We are all born with privileges, some more than others. Those who live in America have the privilege of living in a relatively peaceful country. No warlords or dictators who are going to kill their friends or family for retribution. They have the privilege of access to clean water and food that many in other countries would kill to have.  Some in the US, however, are born with greater privileges.  The privilege that their name does not preclude them from jobs or university spots.  The privilege that their skin color allows them to be leading actor or actress in movies, TV shows, or the face of modern fashion.

I will not lie. I am happy that I was not born black.  Because I could not imagine living a life in the America where every time I’m pulled over I have to run through a checklist in my head to make sure I get out of the encounter alive.  Because if I did not make it out alive, no one would hear my side, only hear the story of the person that killed me.  I could not imagine knowing that, even in the 21st century, there are people out there who would think of me as as a thug or as an animal. These people would take every opportunity and every crimes done by another person that’s not me to tell themselves, to lie to themselves, that my color is inferior.

I have not experienced this kind of racism, but I have experienced other types.  I had experienced racism from my fellow Asian Americans when I was not let into a Korean nightclub in New York City  because I was not Korean (this club was eventually sued and fined 20k…which is a joke, but whatever). I  had experienced racism when I traveled abroad in Lithuania and was refused entry to three different nightclubs.  I had experienced racism in Poland where I was quickly removed from a bar not for being loud, disrespectful, or super wasted, but only for stopping and taking a sip of my drink as I looked to the dance floor…while being Asia.  In Spain ignorant Spaniards spoke to me in mocking tone and used exaggerated body feature gestures that did not apply to me.  I could go on and on, but for those who have never experienced any of the above, you would never understand the feeling you feel inside.  The embarrassment you feel as you watch your friends try to plead with the bouncers to let you in.  The only thing you can do is just smile and laugh at it.  I consider myself lucky since I have not experienced discrimination that often. I cannot imagine how it would feel to be a black male in New York City being frisked down once a week.

But I digress.  I came to speak to you about empathy.  Out of all of my Asian friends on Facebook, only 3 cried out at the injustice done in Ferguson.  Out of all my white friends, it was the same amount. Out of my Latino friends, none have said anything regarding it.  Ladies and gentlemen, an injustice against one of us is an injustice against all of us, including the culturally/population/politically dominant European-descendants.  Do we really need to have an issue affect us for directly us to speak up?  Have we not learned from the past that an action done by those in power to a different minority group can always be replicated to our minority group?  Have we forgotten that the U.S. was built on the backs of oppression of minorities, starting with the Native Americans? Why do Asian-Americans not speak up?  Have we forgotten the unjust internment of Japanese Americans or the Chinese Exclusion Act?  Do we, as Asian-Americans, believe that just because we have gained some wealth that we will be treated as equals?  No.  We.  Are. Not.  Let us not forget we had a presidential candidate used a slur to refer to Vietnamese people (the fact that older Vietnamese Americans applauded him on that made me shook my head and counted the clock).

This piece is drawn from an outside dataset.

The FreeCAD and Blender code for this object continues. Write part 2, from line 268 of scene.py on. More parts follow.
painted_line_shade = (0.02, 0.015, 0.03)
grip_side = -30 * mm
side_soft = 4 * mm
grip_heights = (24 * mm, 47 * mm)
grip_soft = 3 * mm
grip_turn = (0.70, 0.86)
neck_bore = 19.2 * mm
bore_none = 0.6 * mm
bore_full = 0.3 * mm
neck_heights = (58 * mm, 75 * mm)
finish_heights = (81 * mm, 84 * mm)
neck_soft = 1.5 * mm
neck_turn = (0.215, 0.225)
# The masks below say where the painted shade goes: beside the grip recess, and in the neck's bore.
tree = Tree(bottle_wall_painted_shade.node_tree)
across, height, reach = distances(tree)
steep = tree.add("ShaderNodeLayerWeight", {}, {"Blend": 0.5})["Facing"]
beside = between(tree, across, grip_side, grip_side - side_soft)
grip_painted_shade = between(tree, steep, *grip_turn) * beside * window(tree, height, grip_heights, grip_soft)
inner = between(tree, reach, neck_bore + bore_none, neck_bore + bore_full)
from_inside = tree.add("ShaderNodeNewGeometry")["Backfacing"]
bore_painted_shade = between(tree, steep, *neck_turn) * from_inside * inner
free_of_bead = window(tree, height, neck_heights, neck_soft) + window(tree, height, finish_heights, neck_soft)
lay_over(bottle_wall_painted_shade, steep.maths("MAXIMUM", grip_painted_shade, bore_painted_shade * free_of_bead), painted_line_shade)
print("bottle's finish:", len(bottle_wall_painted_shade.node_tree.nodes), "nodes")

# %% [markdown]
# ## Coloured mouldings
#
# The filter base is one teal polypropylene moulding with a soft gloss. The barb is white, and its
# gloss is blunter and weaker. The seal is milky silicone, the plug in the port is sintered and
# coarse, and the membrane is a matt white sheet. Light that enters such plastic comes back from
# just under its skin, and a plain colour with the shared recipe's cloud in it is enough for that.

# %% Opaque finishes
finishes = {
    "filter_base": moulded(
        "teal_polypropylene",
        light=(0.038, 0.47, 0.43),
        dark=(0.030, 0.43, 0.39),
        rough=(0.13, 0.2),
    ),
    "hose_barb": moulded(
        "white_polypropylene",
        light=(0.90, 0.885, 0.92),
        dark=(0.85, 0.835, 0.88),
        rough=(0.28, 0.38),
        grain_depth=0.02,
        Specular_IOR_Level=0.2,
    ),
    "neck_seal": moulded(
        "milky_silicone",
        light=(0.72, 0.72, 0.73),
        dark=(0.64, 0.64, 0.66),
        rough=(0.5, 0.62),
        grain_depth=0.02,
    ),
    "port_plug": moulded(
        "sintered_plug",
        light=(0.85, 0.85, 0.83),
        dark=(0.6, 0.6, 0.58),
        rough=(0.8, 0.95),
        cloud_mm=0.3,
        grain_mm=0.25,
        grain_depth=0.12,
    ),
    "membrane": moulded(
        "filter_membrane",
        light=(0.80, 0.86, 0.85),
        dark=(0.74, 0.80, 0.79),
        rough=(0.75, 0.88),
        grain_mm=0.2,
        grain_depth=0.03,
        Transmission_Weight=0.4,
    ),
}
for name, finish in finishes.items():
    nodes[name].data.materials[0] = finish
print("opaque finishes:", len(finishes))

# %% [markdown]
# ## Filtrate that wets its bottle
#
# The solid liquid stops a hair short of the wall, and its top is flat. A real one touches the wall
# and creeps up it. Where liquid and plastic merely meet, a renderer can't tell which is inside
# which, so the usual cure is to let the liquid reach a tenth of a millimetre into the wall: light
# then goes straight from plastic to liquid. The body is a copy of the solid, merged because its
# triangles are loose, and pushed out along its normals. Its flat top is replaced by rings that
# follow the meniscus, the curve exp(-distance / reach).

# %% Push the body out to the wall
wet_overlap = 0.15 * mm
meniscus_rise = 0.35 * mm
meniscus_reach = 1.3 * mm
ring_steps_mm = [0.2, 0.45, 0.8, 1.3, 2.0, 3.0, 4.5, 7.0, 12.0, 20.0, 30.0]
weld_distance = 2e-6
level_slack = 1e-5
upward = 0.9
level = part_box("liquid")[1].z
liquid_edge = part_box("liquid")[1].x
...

Those in power have done a great job pitting all of us minorities against each other.  They say to Asians that Latinos and Blacks will take away university spots through affirmative actions (while ignoring the white kid that got in because their parents were alumni or donors).  They say to Blacks that illegal Latin Americans will take away their jobs.  They say to Latinos that Asian business owners are only out to exploit them.  So all this time, at worst, we fight against one another’s interests (even though in the long run they coincide), and at best, we are apathetic to one anothers’ cause.

To my fellow minorities: We have to either stand together or we will die alone.  What’s happening now in Ferguson goes beyond police brutality. It goes beyond an incompetent prosecutor.  It strikes at the core of an institution that does not put a black life on the same level as a white life.  Therefore I say to you all, we must unite.  Imagine if Darren Wilson had shot your brother or your son.  Would you really say, “Oh, it was justified because my brother/son punched the cop?”  Or would you say, “Why didn’t the cop just retreat and wait for backup? Or why did he have to shoot my brother/son that was already running away?”  That is empathy my friends.

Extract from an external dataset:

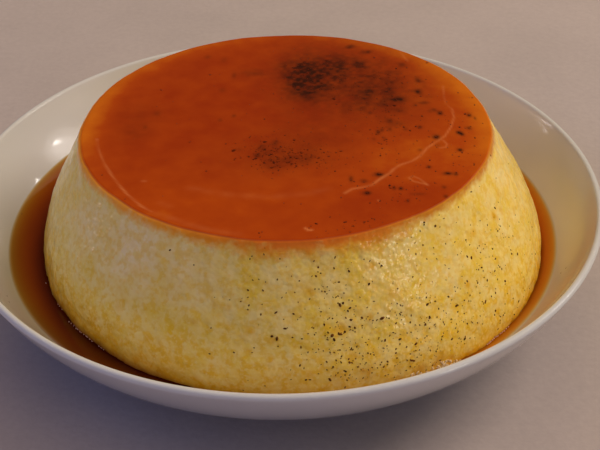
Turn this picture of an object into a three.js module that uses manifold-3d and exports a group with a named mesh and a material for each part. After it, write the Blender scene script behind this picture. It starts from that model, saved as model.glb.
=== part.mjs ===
// A creme caramel turned out of its mould into a shallow white porcelain bowl, with its caramel sauce.
// Millimetres, +Z up. The origin is on the table, under the middle of the bowl.
// The front is -Y, where the flan leans a little off the bowl's middle.

import * as THREE from "three";
import { mergeVertices } from "three/addons/utils/BufferGeometryUtils.js";
import Module from "manifold-3d";

// Bowl: a coupe shape whose wall is one arc from the floor up to a rounded lip.
const BOWL_RADIUS = 140;
const BOWL_HEIGHT = 51.5;
const LIP_RADIUS = 1.6;
const LIP_ARC = THREE.MathUtils.degToRad(135);
const WALL_CURVE_RADIUS = 75.4;
const WALL_SLOPE_AT_FLOOR = THREE.MathUtils.degToRad(6.8);
const WALL_THICKNESS_AT_FLOOR = 5.1;
const FLOOR_MIDDLE_HEIGHT = 5.3;
const UNDERSIDE_HEIGHT = 3;
const FOOT_RADIUS = 76;
const FOOT_WIDTH = 5;
const FOOT_ROUNDING = 1;

// Sauce: its level in the bowl, the clearance it keeps to what it touches, and how far the flan's
// shape goes on above it when it is cut out.
const SAUCE_LEVEL = 29;
const CLEARANCE = 0.3;
const CUTTER_OVERSHOOT = 2;

// Flan: a cone with a bellied foot, widest at the sauce, whose top is a little off its foot.
const BELLY_RADIUS = 109.75;
const BELLY_HEIGHT = SAUCE_LEVEL;
const TOP_RADIUS = 86.5;
const TOP_HEIGHT = 84.5;
const BELLY_FULLNESS = 0.47;
const BELLY_CENTRE = new THREE.Vector2(4.8, -6.45);
const TOP_CENTRE = new THREE.Vector2(2.4, -6.45);
const SEAT_CLEARANCE = 0.4;
const SEAT_ROUNDING = 3.6;

// Caramel: the soaked layer on top, whose face tips up towards the front and the right.
const CARAMEL_THICKNESS = 3;
const CARAMEL_ROUNDING = 1.3;
const TOP_RISE_TO_RIGHT = 0.01;
const TOP_RISE_TO_FRONT = 0.012;

// Unevenness of the flan's side: waves round it, with their turns, climb and depth.
const SIDE_WAVES = [
  { turns: 5, climb: 0.03, depth: 0.16, phase: 0.4 },
  { turns: 9, climb: -0.07, depth: 0.12, phase: 2.1 },
  { turns: 14, climb: 0.11, depth: 0.09, phase: 4.4 },
  { turns: 23, climb: -0.19, depth: 0.07, phase: 1.2 },
];

// Fineness of the surfaces.
const ROUND_STEPS = 80;
const WALL_STEPS = 10;
const LIP_STEPS = 3;
const ROUNDING_STEPS = 3;
const SEAT_STEPS = 6;
const SIDE_STEPS = 14;

const PORCELAIN = { color: 0xf2efea, roughness: 0.12, metalness: 0 };
const CUSTARD = { color: 0xe9cf7e, roughness: 0.45, metalness: 0 };
const CARAMEL = { color: 0xa8470f, roughness: 0.1, metalness: 0 };
const SAUCE = { color: 0x6b2807, roughness: 0.06, metalness: 0 };

const FULL_TURN = 2 * Math.PI;

// The middle line of the bowl's wall: an arc through the lip's centre that leaves the floor at its slope.
const LIP_CENTRE = new THREE.Vector2(BOWL_RADIUS - LIP_RADIUS, BOWL_HEIGHT - LIP_RADIUS);
const WALL_CENTRE_HEIGHT = FLOOR_MIDDLE_HEIGHT + WALL_CURVE_RADIUS * Math.cos(WALL_SLOPE_AT_FLOOR);
const LIP_DROP = WALL_CENTRE_HEIGHT - LIP_CENTRE.y;
const WALL_CENTRE = new THREE.Vector2(
  LIP_CENTRE.x - Math.sqrt(WALL_CURVE_RADIUS ** 2 - LIP_DROP ** 2),
  WALL_CENTRE_HEIGHT,
);
const LIP_ANGLE = -Math.asin(LIP_DROP / WALL_CURVE_RADIUS);
const FLOOR_ANGLE = WALL_SLOPE_AT_FLOOR - Math.PI / 2;

// A point of the bowl's wall at an angle of its arc: side 1 is the outer face, -1 the inner face.
// An inset takes it that far off the wall, into the bowl.
function wallPoint(angle, side, inset = 0) {
  const down = (LIP_ANGLE - angle) / (LIP_ANGLE - FLOOR_ANGLE);
  const thickness = THREE.MathUtils.lerp(2 * LIP_RADIUS, WALL_THICKNESS_AT_FLOOR, down);
  const radius = WALL_CURVE_RADIUS + (side * thickness) / 2 - inset;
  return new THREE.Vector2(
    WALL_CENTRE.x + radius * Math.cos(angle),
    WALL_CENTRE.y + radius * Math.sin(angle),
  );
}

const FLOOR_HEIGHT = wallPoint(FLOOR_ANGLE, -1).y;

// The angle of the inner face at a height above the floor, by halving the arc's range of angles.
function innerAngle(height, inset = 0) {
  let low = FLOOR_ANGLE;
  let high = LIP_ANGLE;
  for (let halving = 0; halving < 40; halving++) {
    const middle = (low + high) / 2;
    if (wallPoint(middle, -1, inset).y < height) low = middle;
    else high = middle;
  }
  return low;
}

// Numbers from first to last, both included, in equal steps.
function spread(first, last, steps) {
  return Array.from({ length: steps + 1 }, (_, i) => THREE.MathUtils.lerp(first, last, i / steps));
}

// A closed profile turned about Z.
function turned(profile) {
  return new THREE.LatheGeometry(profile, ROUND_STEPS).rotateX(Math.PI / 2);
}

// A closed skin over a stack of rings, lowest first, each closed by a fan to its centre at the ends.
function stacked(rings) {
  const points = rings.flat();
  const capCentre = (ring) =>
    ring.reduce((sum, point) => sum.add(point), new THREE.Vector3()).divideScalar(ring.length);
  const bottom = points.push(capCentre(rings[0])) - 1;
  const top = points.push(capCentre(rings.at(-1))) - 1;
  const lastRing = (rings.length - 1) * ROUND_STEPS;
  const faces = [];
  for (let i = 0; i < ROUND_STEPS; i++) {
    const next = (i + 1) % ROUND_STEPS;
    faces.push(bottom, next, i);
    faces.push(top, lastRing + i, lastRing + next);
    for (let ring = 0; ring < lastRing; ring += ROUND_STEPS) {
      const above = ring + ROUND_STEPS;
      faces.push(ring + i, ring + next, above + next);
      faces.push(ring + i, above + next, above + i);
    }
  }
  const geometry = new THREE.BufferGeometry().setFromPoints(points);
  geometry.setIndex(faces);
  geometry.computeVertexNormals();
  return geometry;
}

// The bowl's outline: underside, foot ring, outer wall, lip, inner wall and floor.
function bowlProfile() {
  const footInside = FOOT_RADIUS - FOOT_WIDTH;
  const footOutline = [
    new THREE.Vector2(0, UNDERSIDE_HEIGHT),
    new THREE.Vector2(footInside - FOOT_ROUNDING, UNDERSIDE_HEIGHT),
    new THREE.Vector2(footInside, UNDERSIDE_HEIGHT - FOOT_ROUNDING),
    new THREE.Vector2(footInside, FOOT_ROUNDING / 2),
    new THREE.Vector2(footInside + FOOT_ROUNDING / 2, 0),
    new THREE.Vector2(FOOT_RADIUS - FOOT_ROUNDING, 0),
    new THREE.Vector2(FOOT_RADIUS, FOOT_ROUNDING),
  ];
  const outerWall = spread(FLOOR_ANGLE, LIP_ANGLE, WALL_STEPS).map((angle) => wallPoint(angle, 1));
  const lip = spread(0, LIP_ARC, LIP_STEPS)
    .map((angle) => new THREE.Vector2(Math.cos(angle), Math.sin(angle)))
    .map((direction) => direction.multiplyScalar(LIP_RADIUS).add(LIP_CENTRE));
  const innerWall = spread(LIP_ANGLE, FLOOR_ANGLE, WALL_STEPS).map((angle) => wallPoint(angle, -1));
  return [...footOutline, ...outerWall, ...lip, ...innerWall, new THREE.Vector2(0, FLOOR_HEIGHT)];
}

// The smaller of two lengths, with the corner between them rounded off.
function roundedMin(a, b, rounding) {
  const overlap = Math.max(rounding - Math.abs(a - b), 0) / rounding;
  return Math.min(a, b) - (overlap * overlap * rounding) / 4;
}

// The flan's radius, moved out by an outset: a cone that swells to its belly, and below the sauce
// follows the bowl's wall.
function flanRadius(height, outset) {
  if (height >= BELLY_HEIGHT) {
    const rise = (height - BELLY_HEIGHT) / (TOP_HEIGHT - BELLY_HEIGHT);
    const taken = rise ** 2 * (1 + 2 * BELLY_FULLNESS * (1 - rise));
    return THREE.MathUtils.lerp(BELLY_RADIUS, TOP_RADIUS, taken) + outset;
  }
  const inset = SEAT_CLEARANCE - outset;
  const wall = wallPoint(innerAngle(height, inset), -1, inset);
  return roundedMin(BELLY_RADIUS + outset, wall.x - BELLY_CENTRE.length(), SEAT_ROUNDING);
}

// How far the flan's side stands proud at an angle and height. It is even where it sits in the bowl.
function sideRelief(angle, height) {
  const shown = THREE.MathUtils.smoothstep(height, BELLY_HEIGHT - SEAT_ROUNDING, BELLY_HEIGHT);
  const waves = SIDE_WAVES.map(
    ({ turns, climb, depth, phase }) => depth * Math.sin(turns * angle + climb * height + phase),
  );
  return shown * waves.reduce((sum, wave) => sum + wave, 0);
}

// A point of the flan's side, moved out by an outset.
function flanPoint(angle, height, outset = 0) {
  const rise = THREE.MathUtils.clamp((height - BELLY_HEIGHT) / (TOP_HEIGHT - BELLY_HEIGHT), 0, 1);
  const centre = BELLY_CENTRE.clone().lerp(TOP_CENTRE, rise);
  const radius = flanRadius(height, outset) + sideRelief(angle, height);
  return new THREE.Vector3(
    centre.x + radius * Math.cos(angle),
    centre.y + radius * Math.sin(angle),
    height,
  );
}

function ringOf(pointAt) {
  return spread(0, FULL_TURN, ROUND_STEPS).slice(0, -1).map(pointAt);
}

const LAYER_HEIGHT = TOP_HEIGHT - CARAMEL_THICKNESS;

// The heights of the rings that follow the bowl's wall, from the floor up to the belly.
const SEAT_HEIGHTS = [
  FLOOR_HEIGHT,
  ...spread(innerAngle(FLOOR_HEIGHT + SEAT_CLEARANCE), innerAngle(BELLY_HEIGHT), SEAT_STEPS)
    .map((angle) => wallPoint(angle, -1).y)
    .slice(0, -1),
  BELLY_HEIGHT,
];

// The custard body, from the bowl's floor up to the caramel layer.
function custard() {
  const heights = [...SEAT_HEIGHTS, ...spread(BELLY_HEIGHT, LAYER_HEIGHT, SIDE_STEPS).slice(1)];
  return stacked(heights.map((height) => ringOf((angle) => flanPoint(angle, height))));
}

// The height of the caramel's tipped face over a point of the flan's side.
function faceHeight(point) {
  const right = (point.x - TOP_CENTRE.x) * TOP_RISE_TO_RIGHT;
  const front = (TOP_CENTRE.y - point.y) * TOP_RISE_TO_FRONT;
  return TOP_HEIGHT + right + front;
}

// A ring of the caramel's rounded edge: turn 0 is where the side ends, a quarter turn is on the face.
function caramelEdge(turn) {
  return ringOf((angle) => {
    const side = flanPoint(angle, TOP_HEIGHT);
    const inwards = CARAMEL_ROUNDING * (1 - Math.cos(turn));
    const edge = flanPoint(angle, TOP_HEIGHT, -inwards);
    edge.z = faceHeight(side) - CARAMEL_ROUNDING * (1 - Math.sin(turn));
    return edge;
  });
}

// The caramel layer: flush with the custard below, with a rounded edge and a flat tipped face.
function caramelTop() {
  const foot = ringOf((angle) => flanPoint(angle, LAYER_HEIGHT));
  const edge = spread(0, Math.PI / 2, ROUNDING_STEPS).map(caramelEdge);
  return stacked([foot, ...edge]);
}

// A three.js geometry as a manifold solid.
function solidFrom(geometry, wasm) {
  const bare = geometry.clone().deleteAttribute("normal").deleteAttribute("uv");
  const merged = mergeVertices(bare, 1e-4);
  const mesh = new wasm.Mesh({
    numProp: 3,
    vertProperties: merged.attributes.position.array,
    triVerts: new Uint32Array(merged.index.array),
  });
  return new wasm.Manifold(mesh);
}

// A manifold solid as a three.js geometry.
function geometryFrom(solid) {
  const mesh = solid.getMesh();
  const geometry = new THREE.BufferGeometry();
  geometry.setAttribute("position", new THREE.BufferAttribute(mesh.vertProperties, 3));
  geometry.setIndex(new THREE.BufferAttribute(mesh.triVerts, 1));
  geometry.computeVertexNormals();
  return geometry;
}

// The pool of sauce: the bowl filled up to the sauce's level, cut round the flan.
async function caramelSauce() {
  const wasm = await Module();
  wasm.setup();
  const wall = SEAT_HEIGHTS.slice(1).map((height) =>
    wallPoint(innerAngle(height, CLEARANCE), -1, CLEARANCE),
  );
  const onAxis = (height) => new THREE.Vector2(0, height);
  const fill = turned([onAxis(wall[0].y), ...wall, onAxis(SAUCE_LEVEL)]);
  const cutterHeights = [...SEAT_HEIGHTS, SAUCE_LEVEL + CUTTER_OVERSHOOT];
  const cutter = stacked(
    cutterHeights.map((height) => ringOf((angle) => flanPoint(angle, height, CLEARANCE))),
  );
  return geometryFrom(solidFrom(fill, wasm).subtract(solidFrom(cutter, wasm)));
}

function piece(name, geometry, finish) {
  const mesh = new THREE.Mesh(geometry, new THREE.MeshStandardMaterial(finish));
  mesh.name = name;
  return mesh;
}

const cremeCaramel = new THREE.Group();
cremeCaramel.add(piece("bowl", turned(bowlProfile()), PORCELAIN));
cremeCaramel.add(piece("caramel_sauce", await caramelSauce(), SAUCE));
cremeCaramel.add(piece("custard", custard(), CUSTARD));
cremeCaramel.add(piece("caramel_top", caramelTop(), CARAMEL));

export default cremeCaramel;
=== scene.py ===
"""The looks of a creme caramel turned out into a white bowl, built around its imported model.

Metres, +Z up, and the front is -Y. A direction round the flan is an angle from +X towards +Y.
"""

import itertools
import math

import bpy
import numpy as np
from mathutils import Matrix, Vector


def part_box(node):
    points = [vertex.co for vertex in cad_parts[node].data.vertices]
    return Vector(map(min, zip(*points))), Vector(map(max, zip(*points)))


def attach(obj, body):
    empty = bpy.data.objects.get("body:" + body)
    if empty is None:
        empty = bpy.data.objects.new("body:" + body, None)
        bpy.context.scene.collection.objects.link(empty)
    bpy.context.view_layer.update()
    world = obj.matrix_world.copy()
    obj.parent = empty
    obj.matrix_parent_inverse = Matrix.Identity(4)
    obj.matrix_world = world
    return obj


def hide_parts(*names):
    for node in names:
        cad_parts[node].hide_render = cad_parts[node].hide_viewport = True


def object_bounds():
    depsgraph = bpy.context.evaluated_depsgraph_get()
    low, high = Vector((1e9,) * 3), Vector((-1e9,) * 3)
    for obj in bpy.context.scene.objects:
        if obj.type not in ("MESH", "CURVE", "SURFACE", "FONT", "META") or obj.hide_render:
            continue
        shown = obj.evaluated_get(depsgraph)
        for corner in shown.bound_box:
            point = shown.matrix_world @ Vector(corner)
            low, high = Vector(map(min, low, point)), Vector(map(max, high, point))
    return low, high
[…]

To my fellow white Americans (and mayhaps white Europeans as well):  Do not see the protests that are happening in Ferguson and in the rest of the US right now as an attack on your color or your ethnic ancestry.  No one says you have to feel any guilt.  You did not own slaves.  You did not vote for Jim Crow Laws. And for the majority of you, you did not enact a drug war that predominantly targets the minority population.  The only thing you have to do is be aware, and be empathetic.  Be aware that racism is not dead in the US.  The election of a black president did not end it. In fact, in certain places, it has increased it or at least brought it out to the forefront.  But now that racism is not dressed in long white robe and burning crosses.  No.  That racism now dresses in nicely pressed suits and speaks of voter ID laws and welfare queens and lazy workers.  So be aware that it exists, and when you see it, you have to challenge it.  If you do not challenge it, you are in fact putting a rubber stamp of agreement in it.  So be aware, and most important of all, be empathetic.  In the lottery called life you won the 2nd highest jackpot if you’re a female and the jackpot if you’re a male.  It doesn’t matter if you’re poor or if you’re rich.  So know that your privilege exists, and be empathetic to others who do not have your privileges.  Do not shy from conversations about racism. You do not have say you are sorry, but only that you can see where the point is coming from.

Most important of all, to my fellow minorities and to my fellow whites, do not disparage or misjudge one another on the action of another of the same skin color.  Let our differences unite us.  We might be red, brown, black, yellow, or white.  But we are all Americans.